After graduation, she moved to Shanghai where her cousin, Shen Yanbing, later known as Mao Dun, introduced Wang to Marxists. She married Li Da, a Marxist philosopher and feminist, who had returned from Japan after studies, in autumn of 1920; they shared an apartment with Chen Duxiu and his wife, Gao Junman. Wang and Li moved to Changsha where they had a son and daughter. After 1927, they lived in Shanghai and in Beijing, and in July 1937 during the Japanese invasion of northern China, they escaped and lived in Guilin and Guiyang, before eventually arriving in Chongqing, the war time capital. They later divorced.

Career

With Junman, Wang was the first woman activist in Shanghai's Communist organization. She and her husband who had a common interest in the women's emancipation and together published a number of articles on the subject during post-World War I period in popular periodicals. In 1921, she participated in the First Communist Party of the China National Congress, working as a guard. Wang established the Shanghai Commoners' Girls' School in 1922,. She was the editor of Women's Voice, a bimonthly periodical; which pioneered writings on politics by women. She also strongly supported the movement for birth control in spite of much male opposition.
In 1949, she moved to Beijing following establishment of the PRC and worked for the Legal Committee of the central government. She also participated in the 60th anniversary of the founding of CCP.

Publications

Wang's earliest publication on Women's emancipation was entitled "Chinese Woman Question: Liberation from a Trap" which was published in 1919 in the Young China; the theme of this book was on early traditional marriage custom all related to the dominant role of the husband in every aspect of his wife's life.
In 1949, when Wang went to Beijing, she published many essays reminiscing the founding of the CCP.

Family

Wang and her husband Li Da had three children.
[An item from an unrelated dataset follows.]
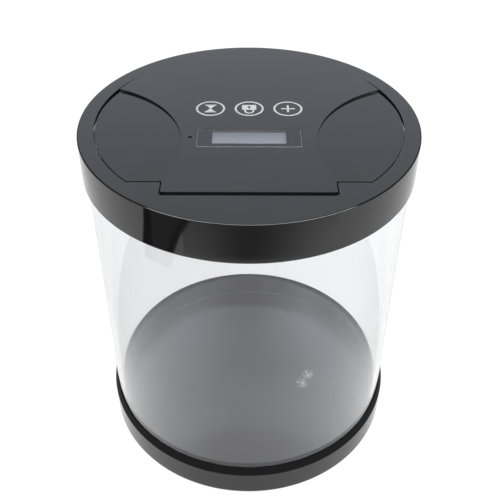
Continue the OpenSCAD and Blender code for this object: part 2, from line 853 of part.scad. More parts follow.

Their eldest daughter, Li Xintián, died of an illness during the Second Sino-Japanese War. The second daughter was Li Xinyi. Their only son was Li Xintian, a founder of medical psychology in China.

Death and legacy

In her final years, Wang was described as "frail and sickly", a result of years of hard labour. Wang died on 10 October 1993, at her residence in Beijing, aged 96. The cause of death was sickness coupled with old age. A memorial in honour of Wang's contribution to the cause of women in China was established at Wuzhen, a World Heritage town, in northern Zhejiang Province.